You can chalk all this up as spoilt Western whining if you want, but I challenge anyone to travel cheaply in Vietnam for a month and not come across at least one moment where they want to slam their head in frustration against the wall. I love riding a bike through this country, but I am growing very tired of the country itself, and I’ll be glad to be shot of it.

Unfortunately (with regards to that growing disdain, at least) Kristie and Elisha are flying up to Hanoi on the 7th of July to visit us for two weeks. So we’re here until at least the 21st of July. Whether we keep the bikes or not is something of an issue. I tried riding Max’s bike the other day while his and Jess’ packs were still strapped to it, and it was a nightmare. Wobbled all over the place and I nearly dropped it. I don’t know how he manages to ride just with those packs, let alone Jess. There’s also the fact that while I may be willing to risk my life and limbs in the boiling cauldron that is Vietnamese traffic, I’m not sure I’m willing to risk Kristie’s.

Oh well. I suppose we’ll decide in Hanoi. We have until the 7th to get there, which gives us more time than road, so we’ll have to find a more pleasant place than Hue to spend a few days. The area around Ninh Binh is supposed to be quite nice.

We’re also going to be riding alone from now on, since Max and Jess are on a tighter schedule than us and are taking their bike up to Hanoi on the train. We’ve been travelling with them for nearly a full month now, and we connected with them so well it feels like we’ve known them a lot longer. We may briefly meet up with them in Hanoi around the 8th or 9th, but otherwise it’s a grand farewell until we meet again in England… because that’s where we’re bound, now.

I’ve forgotten to mention how that’s been going. The improvement of the trip is something of an illusion, directly related to the people we’re travelling with and the fact that we’re on motorcycles. Take those things away and it will be Thailand territory again. Well, actually, hopefully a lot better than that, but still not something Chris is keen on. We’re both still doing China and Mongolia, but the Africa leg has been discarded and the Americas will now be done on motorcycles, at some hazy point in the future. In the meantime I’m headed for Europe, since my citizenship means I can work there; Chris is also becoming more keen on the idea of Europe over Canada for living/working, so we’ll probably do the Trans-Siberian leg as well.
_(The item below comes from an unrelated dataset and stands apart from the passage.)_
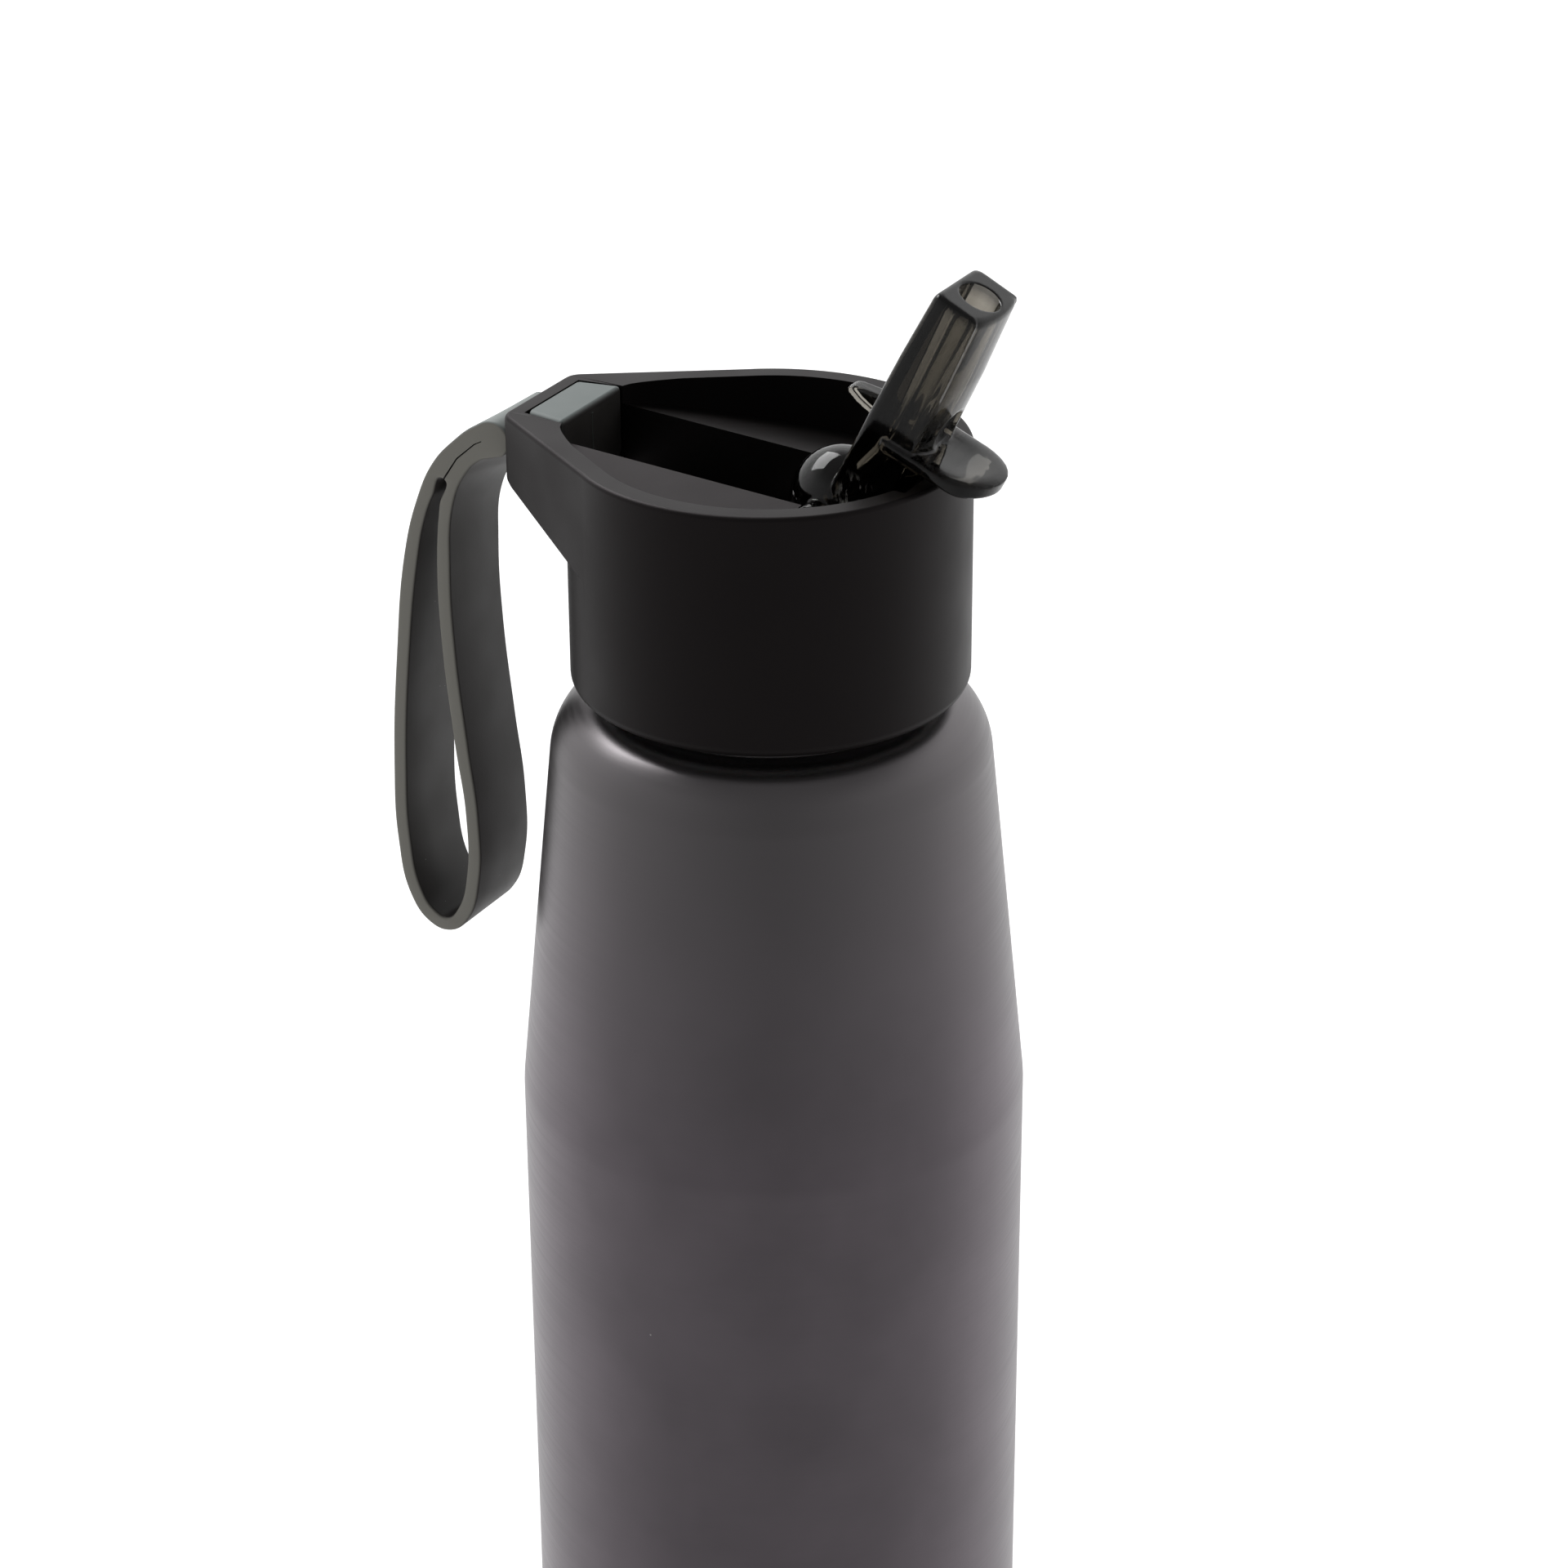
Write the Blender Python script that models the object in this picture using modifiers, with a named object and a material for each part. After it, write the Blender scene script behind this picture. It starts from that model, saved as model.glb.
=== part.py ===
"""Aluminium drinking bottle with a screw lid, a flip-up spout, a straw and a silicone carry loop.

Frame: origin at the centre of the base, +Z up the bottle's axis, +X towards the spout's thumb
lever, -X towards the carry loop. Dimensions below are in millimetres; objects are in metres.
"""
import math

import bmesh
import bpy
from mathutils import Euler, Matrix, Vector

MM = 0.001
GAP = 0.3                        # clearance between touching pieces

# bottle
BODY_R = 36.5
WALL = 1.2
BASE_CORNER_R = 5.0
KINK_Z = 147.0                   # where the straight body turns into the taper
TAPER_TOP_R, TAPER_TOP_Z = 31.25, 198.4
SHOULDER_R = 23.4                # radius at which the shoulder has turned level
SHOULDER_Z = 207.7
NECK_R = 22.6
NECK_WALL = 1.0
LIP_Z = 225.3

# screw thread, shared by the neck and the liner
PITCH = 4.0
TURNS = 1.5
THREAD_Z = 215.0
THREAD_CREST_R = 23.8
THREAD_ROOT_HALF, THREAD_CREST_HALF = 1.35, 0.5

# lid
LID_R = 28.05
LID_BOTTOM, RIM_Z = 210.3, 245.5
RIM_INNER_R = 24.8
LID_CAVITY_R = 26.05
FLOOR_UNDERSIDE, FLOOR_Z = 229.6, 231.6
DECK_Z = 241.25                  # deck height at the channel edge, on the bottle's axis
DECK_FALL_X, DECK_FALL_Y = 0.057, 0.22
DECK_INNER_Y = 6.0               # the deck cutters reach in this far, over the channel
CHANNEL_HALF = 8.15
CHANNEL_END_X = 25.2
LUG_X, LUG_HALF = -37.5, 9.0     # end face of the lug, and where its flanks would meet that face
LUG_CORNER = 1.7                 # how far the round corner reaches along each side
LUG_UNDER_Z, LUG_UNDER_FALL = 235.9, 0.30
POCKET_BACK_X, POCKET_BACK_HALF = -35.0, 7.2
POCKET_FRONT_X, POCKET_FRONT_HALF = -28.3, 8.4
POCKET_SKIN = 1.6                # plastic left between the pocket and the lug's underside
SLOT_HALF, SLOT_LOW, SLOT_HIGH = 6.2, 237.0, 242.4

# liner
LINER_R = 25.75
LINER_INNER_R = 24.15
LINER_TOP, LINER_PLATE = 229.3, 227.3
LINER_BOTTOM = 211.4
LINER_CREST_R = 22.95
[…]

As for the American motorcycle trip, the plan is to ride from north to south. We were originally intending to ride from Murchison Promontory (the absolute northern tip of North America) to Cape Froward (the absolute southern tip of South America). This has since been discarded as impractical, since Murchison Promontory is at the arse-end of the world; a freezing Arctic peninsula with literally thousands of kilometres of tundra and forest between it and the nearest road. It might be theoretically possible in the next ten or twenty years, when they actually build some roads in Nunavut, but even then you’d need an expensive support team with helicopters and fuel drops and that sort of thing, which is just a mite out of our price range. So we’ve instead set our sights on Alaska; maybe the edge of the peninsula there, or Prudhoe Bay, which actually has roads leading to it. Or a road. A mine-haul road. I’ve read about a guy doing it on a cruiser, so it’s certainly possible, which is more than can be said for Murchison.

It’s a long way away. We’ll need expensive bikes and a hell of a lot more riding experience. Chris is more gung-ho about it than me, already looking up the kinds of bikes he wants to buy, which I don’t really care about. I enjoy riding a motorcycle, but I enjoy going places and seeing things more. The bike itself is a means to an end, albeit a very fun means to an end. Chris would be quite happy to ride every single day, both here and in America. I prefer to have days off, even if there’s nothing around to see or do, just to give my spine and my ass a break.

I’m also more focused on the here and now; not just riding bikes in Vietnam, or even just the rest of this trip, but living and working in Europe for a while. I definitely do want to ride across the Americas, but it is in the future, and there’s other things I want to do as well. I’ve been saving up for this trip for a very long time, and I am still committed to it, and when I eventually do reach Europe I would like to once again have disposable income and stop carefully squirelling away every penny, so I can actually enjoy my static life, at least for a little while. My vision of life involves travelling across the rest of Eurasia, then living (and owning a motorbike) for a while in the U.K. or Ireland, and then riding across the Americas. Timeframes are purely theoretical. Ideally I’ll land a job that actually makes use of my degree, so I can earn a decent amount of money, and both enjoy life while also saving.

All this writing about Europe is making me think about how wonderful it will be to return to a first-world country with a chilly climate. Where people know how to fucking get things done.

Anyway, enough about that. Before I go off to buy an icecream, I want to note that I’m rapidly approaching the upload limit for my free Flickr account. A pro account costs $25 a year. If somebody can reccommend a good alternative, I’d like to hear it. I tried Picasa but it’s needlessly complex and is one of those bitchy pieces of software that moves into your computer and declares itself the new king, setting itself as the default program for virtually everything. In the end I’ll probably suck up and pay the money to Flickr anyway, since I’ve already tinkered with Greasemonkey to make it show HTML scripts so I can post photos on the blog. If all you enraptured readers want to chip in a dollar to buy me a Pro account we’ll be up and running in no time!